▶ SHORT PROBLEM: Below are some records; work out how many of their lines contain "pose" and give the number only.
┌──
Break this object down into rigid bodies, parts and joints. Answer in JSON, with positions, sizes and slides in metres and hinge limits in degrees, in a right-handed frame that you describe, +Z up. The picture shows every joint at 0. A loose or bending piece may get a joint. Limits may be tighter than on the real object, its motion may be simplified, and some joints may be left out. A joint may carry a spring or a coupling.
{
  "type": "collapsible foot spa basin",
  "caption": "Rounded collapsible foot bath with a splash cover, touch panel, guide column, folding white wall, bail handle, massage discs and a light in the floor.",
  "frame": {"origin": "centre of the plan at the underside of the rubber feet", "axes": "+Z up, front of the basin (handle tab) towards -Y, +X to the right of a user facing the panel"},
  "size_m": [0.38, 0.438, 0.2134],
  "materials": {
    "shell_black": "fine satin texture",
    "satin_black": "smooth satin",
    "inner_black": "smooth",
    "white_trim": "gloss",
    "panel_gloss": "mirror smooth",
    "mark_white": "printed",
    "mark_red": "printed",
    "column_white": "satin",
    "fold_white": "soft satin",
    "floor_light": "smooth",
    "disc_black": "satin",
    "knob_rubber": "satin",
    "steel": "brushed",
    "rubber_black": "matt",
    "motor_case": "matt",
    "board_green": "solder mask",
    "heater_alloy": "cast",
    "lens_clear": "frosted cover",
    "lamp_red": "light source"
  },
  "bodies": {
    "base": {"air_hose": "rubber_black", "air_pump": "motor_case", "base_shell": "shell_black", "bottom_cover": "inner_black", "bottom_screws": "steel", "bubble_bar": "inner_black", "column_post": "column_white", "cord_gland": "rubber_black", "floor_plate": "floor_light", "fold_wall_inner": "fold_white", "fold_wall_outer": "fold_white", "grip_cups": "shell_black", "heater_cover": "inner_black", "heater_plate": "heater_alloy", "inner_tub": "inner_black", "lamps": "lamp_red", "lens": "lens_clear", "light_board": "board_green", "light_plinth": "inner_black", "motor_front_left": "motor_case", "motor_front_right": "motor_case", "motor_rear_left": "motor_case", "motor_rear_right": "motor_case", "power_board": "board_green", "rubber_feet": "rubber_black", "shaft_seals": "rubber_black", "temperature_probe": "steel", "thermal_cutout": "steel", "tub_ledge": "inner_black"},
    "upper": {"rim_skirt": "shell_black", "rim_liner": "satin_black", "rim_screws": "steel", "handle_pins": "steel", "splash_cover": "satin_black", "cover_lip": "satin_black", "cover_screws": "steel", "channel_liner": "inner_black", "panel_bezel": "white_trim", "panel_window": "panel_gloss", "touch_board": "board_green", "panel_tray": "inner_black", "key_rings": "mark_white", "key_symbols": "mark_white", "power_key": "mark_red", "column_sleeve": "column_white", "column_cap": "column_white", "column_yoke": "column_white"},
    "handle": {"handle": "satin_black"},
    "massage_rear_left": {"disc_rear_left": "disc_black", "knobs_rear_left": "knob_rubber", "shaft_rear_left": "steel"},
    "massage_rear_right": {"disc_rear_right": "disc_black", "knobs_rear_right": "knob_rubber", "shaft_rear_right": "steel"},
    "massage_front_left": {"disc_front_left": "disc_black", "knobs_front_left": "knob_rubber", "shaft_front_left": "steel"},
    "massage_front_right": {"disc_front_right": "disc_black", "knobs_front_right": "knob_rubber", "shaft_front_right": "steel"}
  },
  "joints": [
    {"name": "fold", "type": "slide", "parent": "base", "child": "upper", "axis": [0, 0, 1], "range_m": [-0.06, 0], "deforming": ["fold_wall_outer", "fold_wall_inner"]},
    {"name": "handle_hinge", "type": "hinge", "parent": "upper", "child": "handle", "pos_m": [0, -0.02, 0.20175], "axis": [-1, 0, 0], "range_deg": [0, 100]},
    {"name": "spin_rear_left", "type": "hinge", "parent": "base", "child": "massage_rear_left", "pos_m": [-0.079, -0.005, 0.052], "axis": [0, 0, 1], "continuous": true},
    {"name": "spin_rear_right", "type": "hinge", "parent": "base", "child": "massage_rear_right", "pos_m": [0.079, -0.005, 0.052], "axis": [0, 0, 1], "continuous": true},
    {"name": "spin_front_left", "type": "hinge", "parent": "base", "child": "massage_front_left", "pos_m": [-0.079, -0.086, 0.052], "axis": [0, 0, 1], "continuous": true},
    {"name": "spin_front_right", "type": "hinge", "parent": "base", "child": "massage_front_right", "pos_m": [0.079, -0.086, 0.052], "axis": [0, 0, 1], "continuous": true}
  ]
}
└──
┌──
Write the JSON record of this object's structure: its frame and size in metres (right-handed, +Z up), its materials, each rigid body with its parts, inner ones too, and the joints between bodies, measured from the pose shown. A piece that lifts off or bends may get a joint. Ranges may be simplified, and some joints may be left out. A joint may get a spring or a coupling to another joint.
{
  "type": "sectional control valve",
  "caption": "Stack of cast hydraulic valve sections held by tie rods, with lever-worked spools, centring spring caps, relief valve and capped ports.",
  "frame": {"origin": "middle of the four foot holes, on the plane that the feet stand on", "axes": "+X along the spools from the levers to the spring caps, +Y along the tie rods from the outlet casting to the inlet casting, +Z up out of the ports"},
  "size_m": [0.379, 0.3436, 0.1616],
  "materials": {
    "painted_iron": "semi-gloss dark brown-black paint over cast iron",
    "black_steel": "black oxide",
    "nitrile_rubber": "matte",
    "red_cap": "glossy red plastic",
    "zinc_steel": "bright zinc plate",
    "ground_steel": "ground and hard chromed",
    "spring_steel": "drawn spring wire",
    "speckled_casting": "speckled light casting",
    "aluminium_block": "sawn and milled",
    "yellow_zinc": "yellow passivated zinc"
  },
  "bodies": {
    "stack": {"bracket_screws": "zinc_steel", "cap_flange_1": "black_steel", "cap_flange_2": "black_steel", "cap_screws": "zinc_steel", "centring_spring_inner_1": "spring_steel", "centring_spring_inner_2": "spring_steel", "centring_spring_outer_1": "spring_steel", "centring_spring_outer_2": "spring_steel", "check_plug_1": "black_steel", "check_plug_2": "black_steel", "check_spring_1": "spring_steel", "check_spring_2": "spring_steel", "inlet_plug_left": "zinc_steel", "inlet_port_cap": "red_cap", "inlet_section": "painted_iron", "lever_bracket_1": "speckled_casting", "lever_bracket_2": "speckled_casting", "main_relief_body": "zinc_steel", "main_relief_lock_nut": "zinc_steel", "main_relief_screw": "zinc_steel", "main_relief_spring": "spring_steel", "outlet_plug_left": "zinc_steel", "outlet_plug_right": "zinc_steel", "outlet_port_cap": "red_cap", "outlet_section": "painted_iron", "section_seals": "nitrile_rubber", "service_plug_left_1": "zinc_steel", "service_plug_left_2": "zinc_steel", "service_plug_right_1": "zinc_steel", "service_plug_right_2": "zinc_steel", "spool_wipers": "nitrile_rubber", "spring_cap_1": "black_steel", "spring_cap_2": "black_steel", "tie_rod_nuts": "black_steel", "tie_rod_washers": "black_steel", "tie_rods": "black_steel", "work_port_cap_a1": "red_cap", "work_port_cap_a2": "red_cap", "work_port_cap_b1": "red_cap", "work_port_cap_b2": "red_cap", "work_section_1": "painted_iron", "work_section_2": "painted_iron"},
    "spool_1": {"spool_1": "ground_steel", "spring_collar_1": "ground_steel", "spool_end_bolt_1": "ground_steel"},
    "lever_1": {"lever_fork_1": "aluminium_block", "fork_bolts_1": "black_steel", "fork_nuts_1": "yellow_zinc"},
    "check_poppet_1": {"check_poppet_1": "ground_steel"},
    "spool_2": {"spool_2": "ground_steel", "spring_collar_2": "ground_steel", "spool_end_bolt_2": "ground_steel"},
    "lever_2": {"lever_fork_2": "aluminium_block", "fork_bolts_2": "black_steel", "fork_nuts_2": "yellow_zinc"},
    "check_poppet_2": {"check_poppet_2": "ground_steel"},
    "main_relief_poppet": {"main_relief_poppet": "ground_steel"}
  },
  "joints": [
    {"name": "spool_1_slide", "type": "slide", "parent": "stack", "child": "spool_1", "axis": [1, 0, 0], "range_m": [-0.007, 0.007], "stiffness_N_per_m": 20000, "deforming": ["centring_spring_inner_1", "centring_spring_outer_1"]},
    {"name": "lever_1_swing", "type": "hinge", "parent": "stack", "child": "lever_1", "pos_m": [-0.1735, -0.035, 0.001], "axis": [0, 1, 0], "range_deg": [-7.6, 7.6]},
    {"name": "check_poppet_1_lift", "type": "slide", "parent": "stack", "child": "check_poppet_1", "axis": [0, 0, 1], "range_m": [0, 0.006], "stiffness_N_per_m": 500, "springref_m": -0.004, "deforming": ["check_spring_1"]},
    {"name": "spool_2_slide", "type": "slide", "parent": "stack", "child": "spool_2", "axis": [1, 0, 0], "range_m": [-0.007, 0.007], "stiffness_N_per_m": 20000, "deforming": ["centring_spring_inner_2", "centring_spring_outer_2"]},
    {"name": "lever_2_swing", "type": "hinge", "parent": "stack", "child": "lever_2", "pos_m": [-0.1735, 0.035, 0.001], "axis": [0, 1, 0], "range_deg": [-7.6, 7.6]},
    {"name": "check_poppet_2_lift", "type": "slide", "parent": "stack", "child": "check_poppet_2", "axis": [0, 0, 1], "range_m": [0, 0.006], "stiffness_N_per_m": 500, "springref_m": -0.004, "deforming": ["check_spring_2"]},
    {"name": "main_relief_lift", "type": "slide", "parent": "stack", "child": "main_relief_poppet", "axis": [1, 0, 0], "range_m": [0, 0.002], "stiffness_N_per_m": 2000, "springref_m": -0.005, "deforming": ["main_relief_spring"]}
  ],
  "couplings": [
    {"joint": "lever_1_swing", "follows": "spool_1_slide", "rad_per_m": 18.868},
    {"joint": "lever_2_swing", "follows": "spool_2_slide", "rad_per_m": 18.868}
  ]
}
└──
┌──
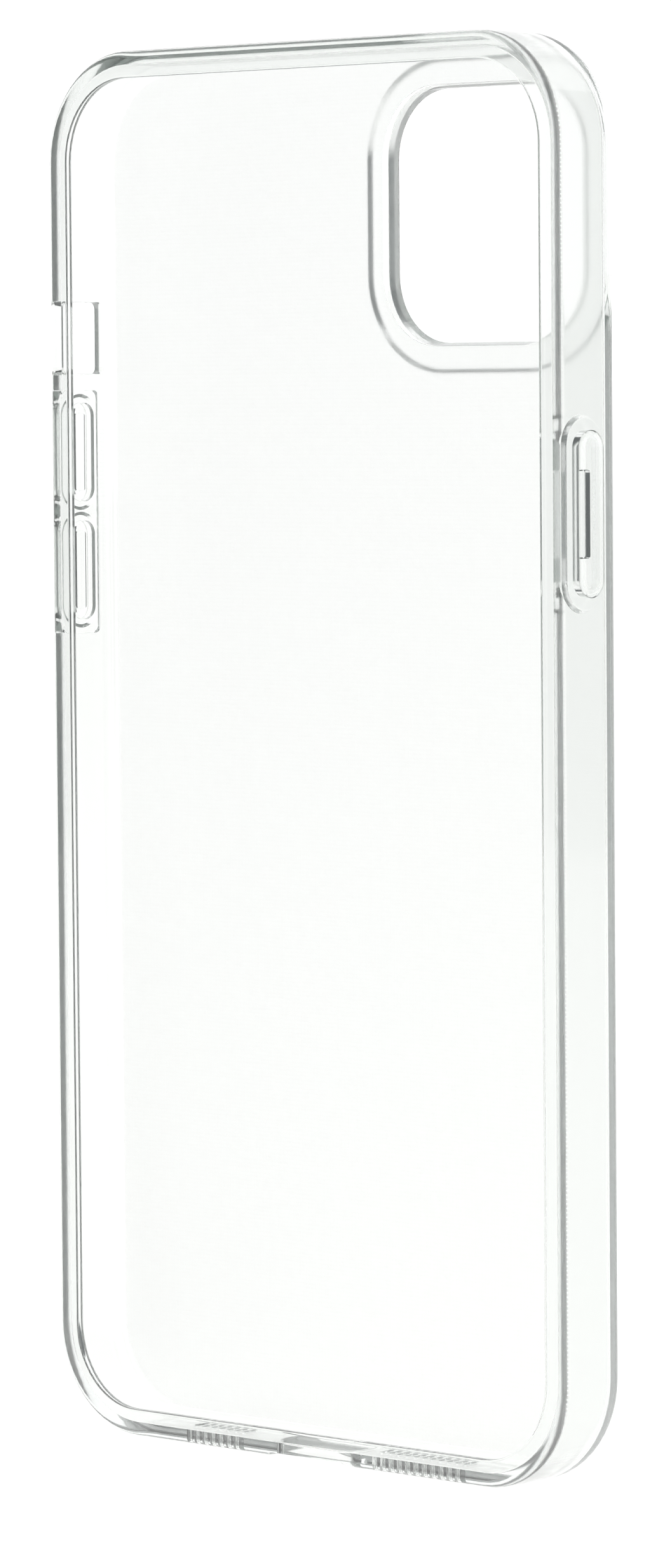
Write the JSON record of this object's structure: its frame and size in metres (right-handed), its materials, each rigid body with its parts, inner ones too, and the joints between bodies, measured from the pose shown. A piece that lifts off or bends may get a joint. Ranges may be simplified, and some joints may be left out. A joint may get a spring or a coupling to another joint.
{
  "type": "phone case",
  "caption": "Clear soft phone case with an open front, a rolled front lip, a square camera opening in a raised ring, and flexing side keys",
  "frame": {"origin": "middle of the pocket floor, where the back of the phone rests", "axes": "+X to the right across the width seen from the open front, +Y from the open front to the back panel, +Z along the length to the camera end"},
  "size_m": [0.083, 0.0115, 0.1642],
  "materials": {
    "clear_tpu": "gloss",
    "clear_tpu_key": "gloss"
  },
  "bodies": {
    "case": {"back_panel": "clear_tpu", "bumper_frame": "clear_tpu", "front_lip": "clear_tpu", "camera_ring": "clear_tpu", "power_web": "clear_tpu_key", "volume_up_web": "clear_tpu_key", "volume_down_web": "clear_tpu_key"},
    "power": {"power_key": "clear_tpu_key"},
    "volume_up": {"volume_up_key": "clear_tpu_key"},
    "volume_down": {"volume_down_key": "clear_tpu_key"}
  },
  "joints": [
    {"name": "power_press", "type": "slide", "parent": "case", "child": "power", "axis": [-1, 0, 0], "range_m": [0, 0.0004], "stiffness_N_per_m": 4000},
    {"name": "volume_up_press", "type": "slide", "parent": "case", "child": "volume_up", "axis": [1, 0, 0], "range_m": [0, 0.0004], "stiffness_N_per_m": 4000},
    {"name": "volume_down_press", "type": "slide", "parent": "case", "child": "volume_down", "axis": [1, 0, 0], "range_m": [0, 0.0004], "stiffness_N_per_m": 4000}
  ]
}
└──
▶ TASK RESULT: 2